I’m reminded of talk among performance fans around twenty years ago, when hopped-up Hondas became a thing on American streets. The greater old-car performance community felt threatenedand often responded by puffing up their chests with pride in bench-racing sessions nationwide. “Yeah,” said more than one muscle car owner I encountered in that era, “I smoked that Honda but good!” Well, no kidding. You should. You’ve got double the horsepower, no emissions equipment to speak of, and traction going to the proper wheels for hooking up and hurling forth. If anything, those street machine owners should be embarrassed that a Honda, with half the number of cylinders and a third of the engine displacement, with the wrong wheels getting the power at a standing launch, could even be considered a threat. Such was the case with the LeMans cars. Ferrari’s race cars had 4-liter V-12s under their engine covers; Ford elected to use 7-liter engines (427 cubes) in their GT40s. Surely the miracle here isn’t that Ford won with its under-stressed V-8; it’s that Ferrari could even get close with an engine roughly half the size.

With approximately 200 employees at Le Mans in 1966, it’s tough to call Ford an underdog. It’s easy to understand why Ford v Ferrari sets up Shelby and Miles as the Davids against internal (Ford’s bureaucracy) and external (Ferrari) Goliaths.

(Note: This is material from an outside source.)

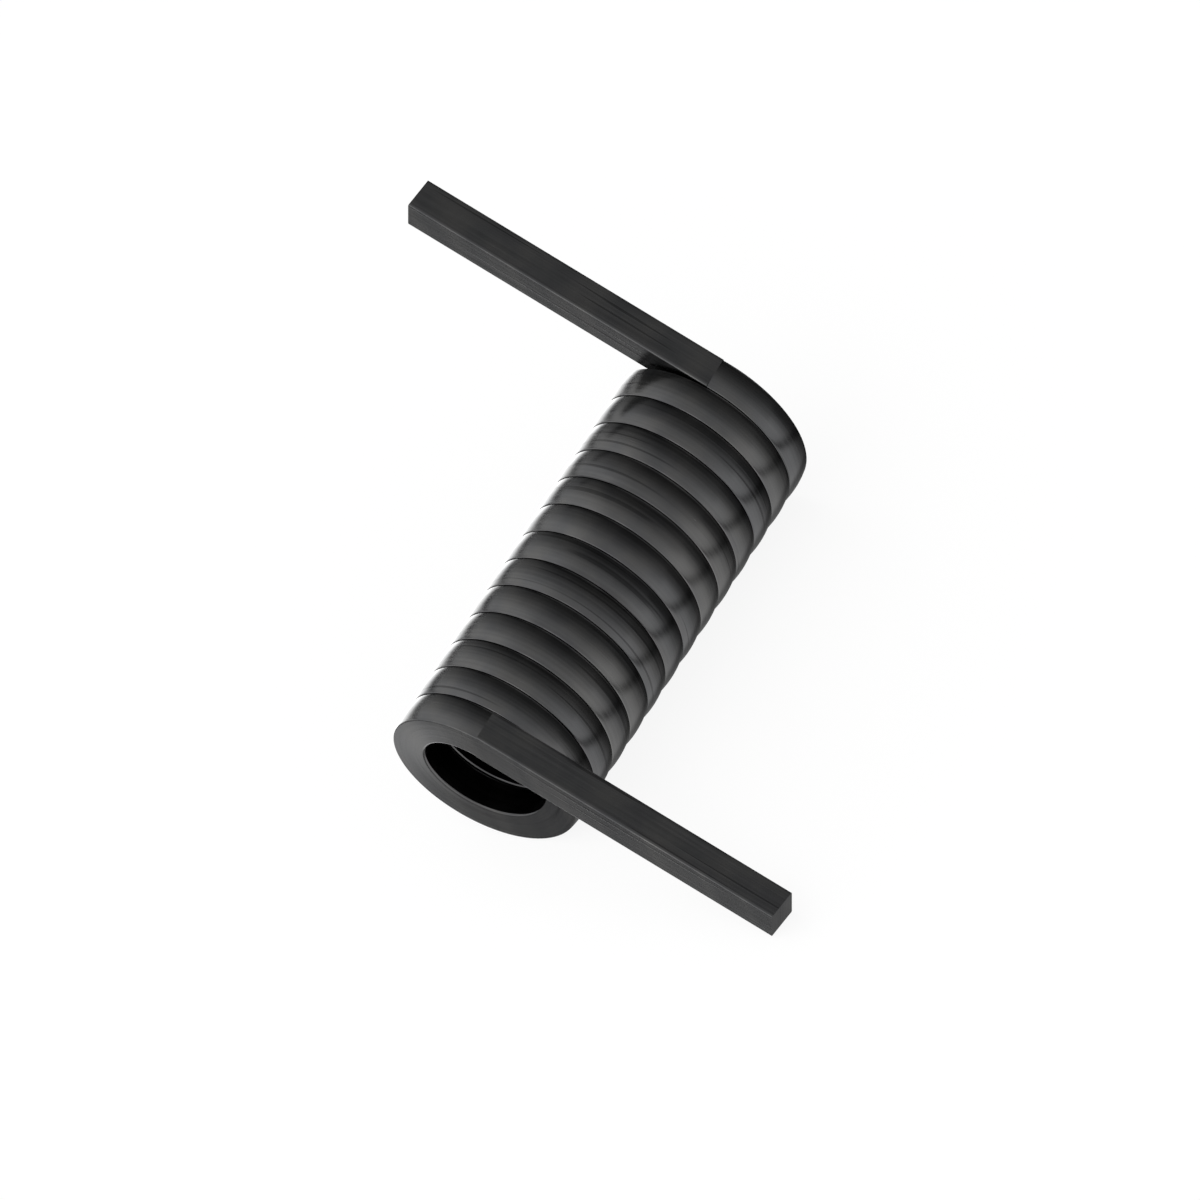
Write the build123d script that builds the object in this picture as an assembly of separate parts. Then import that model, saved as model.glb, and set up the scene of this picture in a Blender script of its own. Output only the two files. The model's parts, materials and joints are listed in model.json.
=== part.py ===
from build123d import *
from math import asin, atan2, cos, hypot, radians, sin
import os

# Torsion spring, lying as it comes to rest: the coil on its side, one leg's tip down.
# The origin is the middle of the coil, on its axis. X runs along the coil, Z is up.
# Millimetres and degrees.

# Wire
wire_width = 3.7            # along the coil
wire_depth = 4.0            # across the coil, towards its axis
wire_edge_radius = 0.15     # on the long edges of the wire
inner_edge_radius = 0.5     # on the coiled wire's inner edges, before the bore trims them
bore_allowance = 0.05       # wire left inside the bore for that trim

# Coil, wound left-handed
bore_radius = 6.75          # free radius inside the coil
turns = 13                  # from one leg to the other
turn_gap = 0.07             # air between two turns, along the coil
crown_height = 0.2          # how far the coiled wire's outer face bulges

# Legs, one at each end, pointing opposite ways
leg_length = 38.0           # straight part, from where it leaves the coil
leg_tilt = 5.5              # how far a leg leans away from the coil's end
leg_root = 0.2              # how far a leg's straight wire reaches into the coil

# Sizes that follow
outer_radius = bore_radius + wire_depth
mean_radius = bore_radius + wire_depth / 2
pitch = wire_width + turn_gap
leg_spacing = turns * pitch
bore_cutter_length = leg_spacing + 2 * wire_width    # past both ends of the coil


def wire_path():
    """The middle line of the coiled wire, about the Z axis, with both ends over the X axis."""
    return Helix(
        pitch,
        leg_spacing,
        mean_radius,
        center=(0, 0, -leg_spacing / 2),
        lefthand=True,
    )


def coil_section():
    """The coiled wire's section: X points away from the coil's axis, Y along the coil.

    Its inner side is left too deep, and the bore trims it to a true cylinder.
    """
    half_width = wire_width / 2
    crest = wire_depth / 2
    shoulder = crest - crown_height
    inside = -wire_depth / 2 - bore_allowance
    outline = [
        Line((shoulder, -half_width), (inside, -half_width)),
        Line((inside, -half_width), (inside, half_width)),
        Line((inside, half_width), (shoulder, half_width)),
        ThreePointArc((shoulder, half_width), (crest, 0), (shoulder, -half_width)),
    ]
    section = make_face(outline)
    outer_corners = section.vertices().sort_by(Axis.X)[-2:]
    section = fillet(outer_corners, wire_edge_radius)
    inner_corners = section.vertices().sort_by(Axis.X)[:2]
    return fillet(inner_corners, inner_edge_radius)


def coil():
    """The close-wound turns, open right through."""
    path = wire_path()
    start = Plane(origin=path @ 0, x_dir=(1, 0, 0), z_dir=(0, -1, 0))
    turns_solid = sweep(start * coil_section(), path=path, is_frenet=True)
    bore = Cylinder(bore_radius, bore_cutter_length)
    return turns_solid - bore


def leg():
    """The straight wire that runs off the start of the coil, tangent to it."""
    tilt = radians(leg_tilt)
    root = Plane(
        origin=wire_path() @ 0,
        x_dir=(1, 0, 0),
        z_dir=(0, cos(tilt), -sin(tilt)),
    )
    section = Rectangle(wire_depth, wire_width)
    section = fillet(section.vertices(), wire_edge_radius)
    bar = extrude(section, leg_length + leg_root)
    return root * Pos(0, 0, -leg_root) * bar


def lean_angle():
    """How far the legs' common side leans from upright once one tip is on the ground.

    The coil touches the ground at its outer radius, and the tip with the end of its
    inner face, so both are as low as each other.
    """
    tilt = radians(leg_tilt)
    reach = leg_length * cos(tilt) + (wire_width / 2 - wire_edge_radius) * sin(tilt)
    tip_distance = hypot(reach, bore_radius)
    return atan2(bore_radius, reach) + asin(outer_radius / tip_distance)


def torsion_spring():
    """The whole spring, one solid, laid down as it rests."""
    first_leg = leg()
    second_leg = first_leg.rotate(Axis.X, 180)
    spring = coil() + first_leg + second_leg
    lean = lean_angle()
    lying = Plane(origin=(0, 0, 0), x_dir=(0, -sin(lean), cos(lean)), z_dir=(1, 0, 0))
    return lying * spring


os.makedirs("parts", exist_ok=True)
export_step(torsion_spring(), "parts/torsion_spring.step")
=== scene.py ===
import json
import math

import bpy
from mathutils import Matrix, Vector


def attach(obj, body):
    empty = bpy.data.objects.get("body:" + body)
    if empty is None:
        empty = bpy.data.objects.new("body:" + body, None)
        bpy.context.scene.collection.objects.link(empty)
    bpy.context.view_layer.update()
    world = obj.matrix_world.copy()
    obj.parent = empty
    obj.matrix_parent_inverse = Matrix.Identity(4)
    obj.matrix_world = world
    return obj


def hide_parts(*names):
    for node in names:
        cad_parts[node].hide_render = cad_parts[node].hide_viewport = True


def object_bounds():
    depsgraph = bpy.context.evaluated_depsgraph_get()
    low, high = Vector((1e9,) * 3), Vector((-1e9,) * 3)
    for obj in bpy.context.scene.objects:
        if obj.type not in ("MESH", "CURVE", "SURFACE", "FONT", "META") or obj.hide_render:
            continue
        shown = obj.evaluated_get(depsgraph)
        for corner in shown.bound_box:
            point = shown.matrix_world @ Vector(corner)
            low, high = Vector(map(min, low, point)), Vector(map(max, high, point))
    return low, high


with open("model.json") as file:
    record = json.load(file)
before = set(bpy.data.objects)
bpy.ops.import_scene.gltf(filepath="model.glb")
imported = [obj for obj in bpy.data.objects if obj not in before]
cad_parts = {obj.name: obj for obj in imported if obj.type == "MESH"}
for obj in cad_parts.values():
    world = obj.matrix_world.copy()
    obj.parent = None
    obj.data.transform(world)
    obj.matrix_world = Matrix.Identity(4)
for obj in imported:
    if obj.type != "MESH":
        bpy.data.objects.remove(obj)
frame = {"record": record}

cad_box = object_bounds()

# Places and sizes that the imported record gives, in metres
MOUNTS = {mount["name"]: mount for mount in frame["record"]["mounts"]}
BORE_RADIUS = MOUNTS["arbor_bore"]["dims"]["r_mm"] / 1000
COIL_MIDDLE = Vector(MOUNTS["arbor_bore"]["pos_m"])
ALONG = Vector(MOUNTS["arbor_bore"]["axis"])
LEG_SIDE = Vector(MOUNTS["first_leg_face"]["axis"]).normalized()
ACROSS = ALONG.cross(LEG_SIDE)

# The spring's other sizes, as in the CAD source, in metres and degrees
WIRE_WIDTH = 0.0037
WIRE_DEPTH = 0.004
EDGE_RADIUS = 0.00015
INNER_EDGE_RADIUS = 0.0003
CROWN_HEIGHT = 0.0002
TURNS = 13
TURN_GAP = 0.00007
LEG_LENGTH = 0.038
LEG_TILT = 5.5

MEAN_RADIUS = BORE_RADIUS + WIRE_DEPTH / 2
PITCH = WIRE_WIDTH + TURN_GAP
LEG_SPACING = TURNS * PITCH

# How finely the wire is cut
STEPS_A_TURN = 120
STEPS_A_LEG = 24
CROWN_STEPS = 14
CORNER_STEPS = 4
FLAT_CROWN = 1e-7             # stands for a face with no bulge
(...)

Underdog tales are thick in our collective national lore. Clear back to David and Goliath, the mismatch of the big bully versus the smaller, agile fighter is a legendary tale. This weekend, I’ll go to see Ford v Ferrari along with most of the rest of the movie-going nation. It’s got good reviews and word-of-mouth, a solid cast with Matt Damon and Christian Bale, and it should end up on top of the box office charts. But I wonder what movie I’m going to see. Previews make it look like it should have been called Ford Smashes Ferrari. How good a story can it be if Goliath (the expected winner) actually wins? And how does a multi-billion-dollar company fall into the role of David?